SHORT PROBLEM: Repeat the material below exactly, line for line.

- - -

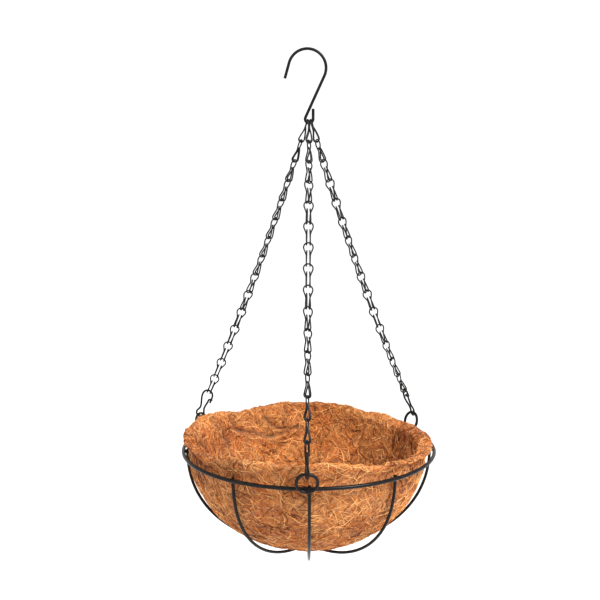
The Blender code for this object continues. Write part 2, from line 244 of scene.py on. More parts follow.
def arc(centre, radius, start_deg, end_deg, steps):
    """Points on an arc in the XZ plane, with angles counted from +X towards +Z."""
    points = []
    for i in range(steps + 1):
        angle = math.radians(start_deg + (end_deg - start_deg) * i / steps)
        points.append(centre + radius * Vector((math.cos(angle), 0, math.sin(angle))))
    return points


def smooth_path(points, steps):
    """A centripetal Catmull-Rom curve through the points, with some steps on each leg."""
    ends = [2 * points[0] - points[1], *points, 2 * points[-1] - points[-2]]
    path = []
    for a, b, c, d in zip(ends, ends[1:], ends[2:], ends[3:]):
        before, leg, after = (math.sqrt((q - p).length) for p, q in ((a, b), (b, c), (c, d)))
        leave = c - b + leg * ((b - a) / before - (c - a) / (before + leg))
        arrive = c - b + leg * ((d - c) / after - (d - b) / (leg + after))
        for i in range(steps):
            t = i / steps
            path.append(
                b * (2 * t**3 - 3 * t**2 + 1) + leave * (t**3 - 2 * t**2 + t)
                + c * (3 * t**2 - 2 * t**3) + arrive * (t**3 - t**2)
            )
    return [*path, points[-1]]


def cut_ends(path, sizes):
    """Adds a narrow chamfer to both ends of an open wire."""
    for end, inner in ((0, 1), (-1, -2)):
        width = sizes[end][0]
        step = (path[inner] - path[end]).normalized() * (END_CHAMFER * width)
        place = 1 if end == 0 else len(path) - 1
        path.insert(place, path[end] + step)
        sizes.insert(place, sizes[end])
        sizes[end] = tuple(END_FACE * s for s in sizes[end])
    return path, sizes


def sweep(name, path, sizes, side, sides, closed=False):
    """A wire along a path; sizes are (width along side, thickness across it) at each point."""
    if not closed:
        path, sizes = cut_ends(list(path), list(sizes))
    shape = bmesh.new()
    rings = []
    count = len(path)
    for i, (point, (width, thickness)) in enumerate(zip(path, sizes)):
        behind = path[i - 1] if i or closed else point
        ahead = path[(i + 1) % count] if i + 1 < count or closed else point
        along = (ahead - behind).normalized()
        side = (side - along * side.dot(along)).normalized()
        across = along.cross(side)
        ring = []
        for k in range(sides):
            turn = 2 * math.pi * k / sides
            offset = side * (math.cos(turn) * width / 2) + across * (math.sin(turn) * thickness / 2)
            swell = 1 + WIRE_UNEVEN * noise.noise((point + offset) * WIRE_GRAIN)
            ring.append(shape.verts.new(point + offset * swell))
        rings.append(ring)
    for i in range(count if closed else count - 1):
        first, second = rings[i], rings[(i + 1) % count]
        for k in range(sides):
            after = (k + 1) % sides
            shape.faces.new((first[k], first[after], second[after], second[k]))
    if not closed:
        shape.faces.new(rings[0])
        shape.faces.new(rings[-1])
    bmesh.ops.recalc_face_normals(shape, faces=shape.faces)
    mesh = bpy.data.meshes.new(name)
    shape.to_mesh(mesh)
    shape.free()
    mesh.shade_smooth()
    mesh.set_sharp_from_angle(angle=math.radians(40))
    return mesh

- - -

EXERCISE SOLUTION:
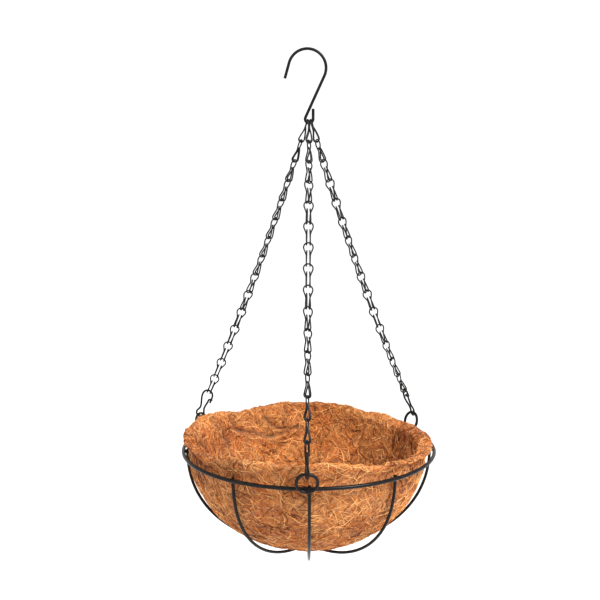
The Blender code for this object continues. Write part 2, from line 244 of scene.py on. More parts follow.
def arc(centre, radius, start_deg, end_deg, steps):
    """Points on an arc in the XZ plane, with angles counted from +X towards +Z."""
    points = []
    for i in range(steps + 1):
        angle = math.radians(start_deg + (end_deg - start_deg) * i / steps)
        points.append(centre + radius * Vector((math.cos(angle), 0, math.sin(angle))))
    return points


def smooth_path(points, steps):
    """A centripetal Catmull-Rom curve through the points, with some steps on each leg."""
    ends = [2 * points[0] - points[1], *points, 2 * points[-1] - points[-2]]
    path = []
    for a, b, c, d in zip(ends, ends[1:], ends[2:], ends[3:]):
        before, leg, after = (math.sqrt((q - p).length) for p, q in ((a, b), (b, c), (c, d)))
        leave = c - b + leg * ((b - a) / before - (c - a) / (before + leg))
        arrive = c - b + leg * ((d - c) / after - (d - b) / (leg + after))
        for i in range(steps):
            t = i / steps
            path.append(
                b * (2 * t**3 - 3 * t**2 + 1) + leave * (t**3 - 2 * t**2 + t)
                + c * (3 * t**2 - 2 * t**3) + arrive * (t**3 - t**2)
            )
    return [*path, points[-1]]


def cut_ends(path, sizes):
    """Adds a narrow chamfer to both ends of an open wire."""
    for end, inner in ((0, 1), (-1, -2)):
        width = sizes[end][0]
        step = (path[inner] - path[end]).normalized() * (END_CHAMFER * width)
        place = 1 if end == 0 else len(path) - 1
        path.insert(place, path[end] + step)
        sizes.insert(place, sizes[end])
        sizes[end] = tuple(END_FACE * s for s in sizes[end])
    return path, sizes


def sweep(name, path, sizes, side, sides, closed=False):
    """A wire along a path; sizes are (width along side, thickness across it) at each point."""
    if not closed:
        path, sizes = cut_ends(list(path), list(sizes))
    shape = bmesh.new()
    rings = []
    count = len(path)
    for i, (point, (width, thickness)) in enumerate(zip(path, sizes)):
        behind = path[i - 1] if i or closed else point
        ahead = path[(i + 1) % count] if i + 1 < count or closed else point
        along = (ahead - behind).normalized()
        side = (side - along * side.dot(along)).normalized()
        across = along.cross(side)
        ring = []
        for k in range(sides):
            turn = 2 * math.pi * k / sides
            offset = side * (math.cos(turn) * width / 2) + across * (math.sin(turn) * thickness / 2)
            swell = 1 + WIRE_UNEVEN * noise.noise((point + offset) * WIRE_GRAIN)
            ring.append(shape.verts.new(point + offset * swell))
        rings.append(ring)
    for i in range(count if closed else count - 1):
        first, second = rings[i], rings[(i + 1) % count]
        for k in range(sides):
            after = (k + 1) % sides
            shape.faces.new((first[k], first[after], second[after], second[k]))
    if not closed:
        shape.faces.new(rings[0])
        shape.faces.new(rings[-1])
    bmesh.ops.recalc_face_normals(shape, faces=shape.faces)
    mesh = bpy.data.meshes.new(name)
    shape.to_mesh(mesh)
    shape.free()
    mesh.shade_smooth()
    mesh.set_sharp_from_angle(angle=math.radians(40))
    return mesh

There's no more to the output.